Follow-up question: can we find general conditions such that the sequence is below 1/n infinitely many times?
This is not true for all (a,n), as the example a=1/2, n=3 shows.

 

[economicsnerd]

^ This looks right to me.

A rephrasing toward some generalization.
Let $G:=\{z\in\mathbb C:\enspace |z|=1\}=\{e^{i\theta}\}_{\theta\in\mathbb R}$, a nice (compact abelian) topological group under multiplication. Fixing $n,$ let $f:G\to G$ be the $n^{\text{th}}$ power map, a group covering.

Let $A:= \left\{e^{i\theta}:\enspace 0<\theta< \frac1n\right\}\subseteq G.$ Note that $f|_A$ is injective.

Let $B:=\{z\in G: \enspace \nexists k\in \mathbb N \text{ with } f^k(z)=1\},$ the set of elements that don't have finite order divisible by $n$.

We want to show that iterating $f$ on any element of $B$ crosses through $G\backslash A$ infinitely many times. By the inductive argument mfb used (which works because $f^{-1}(B)=B$ and $f$ is surjective), it's enough to show that iterating $f$ on any element of $B$ crosses through $G\backslash A$ at least once.

So an equivalent formulation is the following:

Show that there does not exist a nonempty $S \subseteq A$ such that $f(S)\subseteq S.$

[Note that such $S$ would be a subset of $B$ as well, as it excludes $1$.]

I think an interesting question is: What are some sufficient conditions on $G$ and $f:G\to G$ to ensure that for every connected $A\subseteq G\backslash\{1\}$ on which $f$ is injective, there does not exist a nonempty $S \subseteq A$ such that $f(S)\subseteq S$?

 

[verty]

Regarding the follow-up question, here are some calculations:

Let k be the greatest natural number such that $A_k = \{a × 3^k\} < \frac{1}{3}$.
Let $x = A_k$.

$0 < x < \frac{1}{3}$
$\{3x\} ≥ \frac{1}{3}$
$\frac{1}{9} ≤ x < \frac{1}{3}$

$1 ≤ 9x < 3$
$\{9x\} ≥ 1/3$
$\frac{4}{3} ≤ 9x < \frac{6}{3}$, $\frac{7}{3} ≤ 9x < \frac{9}{3}$
$\frac{4}{27} ≤ x < \frac{6}{27}$, $\frac{7}{27} ≤ x < \frac{9}{27}$

And so on, giving:

$A_k \in \{ x \in (0, \frac{1}{3}) : \forall k ≥ 0, \forall n ≥ 2, x \in \bigcup \; [ \; (1 + 3k)/3^n, (3 + 3k)/3^n \; ) \; \}$

This is an interesting set. I don't know that much about it but the smallest number it contains is $\frac{1}{6}$, the limit of this sequence: $\frac{1}{9}, \frac{4}{27}, \frac{13}{81}, \frac{40}{243}, \frac{3^n - 1}{6.3^n}$. But this means $\{y : \frac{1}{3} < y < \frac{1}{2} \land \{y × 3^n\} ≥ 1/3 \} = ∅$, for if there was such a y, $\frac{y}{3}$ would be a candidate for $A_k$ above, but $\frac{y}{3} < \frac{1}{6}$.

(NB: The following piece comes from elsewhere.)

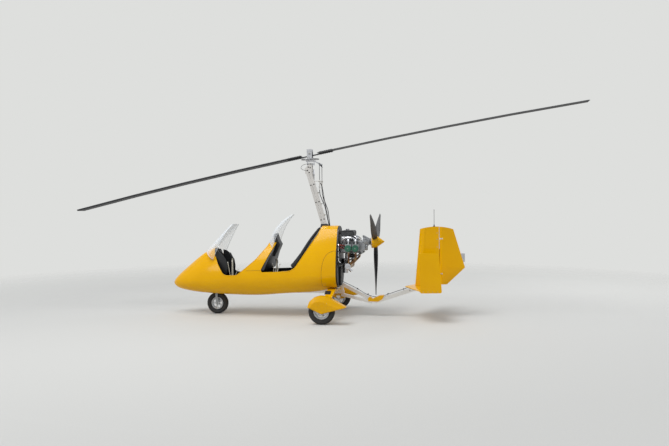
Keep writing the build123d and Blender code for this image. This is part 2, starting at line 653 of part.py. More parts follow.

So there is an interesting void between $\frac{1}{3}$ and $\frac{1}{2}$ where no number is such that the fractional part is never below 1/3.

 

[micromass]

Congratulations to mfb for giving a nice solution to the problem.

I'm wondering if there are nice solutions to the follow-up questions by mfb and economicsnerd. Verty already came up with something nice though.

Thanks everybody for their contributions!

 

[Boorglar]

Since the original question seems to have been solved, I might just as well post my own solution, which is basically the same as mfb's but more visual I guess.

Write a as a infinite decimal in base n. Then $a = a_0.a_1a_2a_3...$ where $0 ≤ a_i ≤ n - 1$. Multiplying by n is equivalent to shifting the decimal point towards the right, and taking the fractional part changes to 0 all digits left of the decimal point. So basically
$\{an^k\} = 0.a_{k+1}a_{k+2}a_{k+3}...$.

If a is a rational number with denominator which divides n, then (as in base 10 for 1/2 and 1/5) the base n expansion eventually terminates and all remaining digits will be 0 which corresponds to the sequence becoming 0. Otherwise, if the base n expansion doesn't terminate then there will always be some non-zero digit no matter how far. When shifting, these non-zero digits will eventually arrive at the $a_1$ position and we have a number larger than $0.100000...$ which is 1/n. Since there are infinitely many nonzero digits, the sequence exceeds 1/n infinitely many times as stated.

For the follow-up, for the sequence to be below 1/n infinitely many times is equivalent to the number a containing infinitely many 0's in its base n expansion. So for example, if n = 3, then the numbers for which the sequence does not get below 1/n infinitely many times are those that end with an infinite sequence of 1's and/or 2's, such as:
0.10120(12)... or 0.2012112111211112111112... This set looks a bit similar to the Cantor set.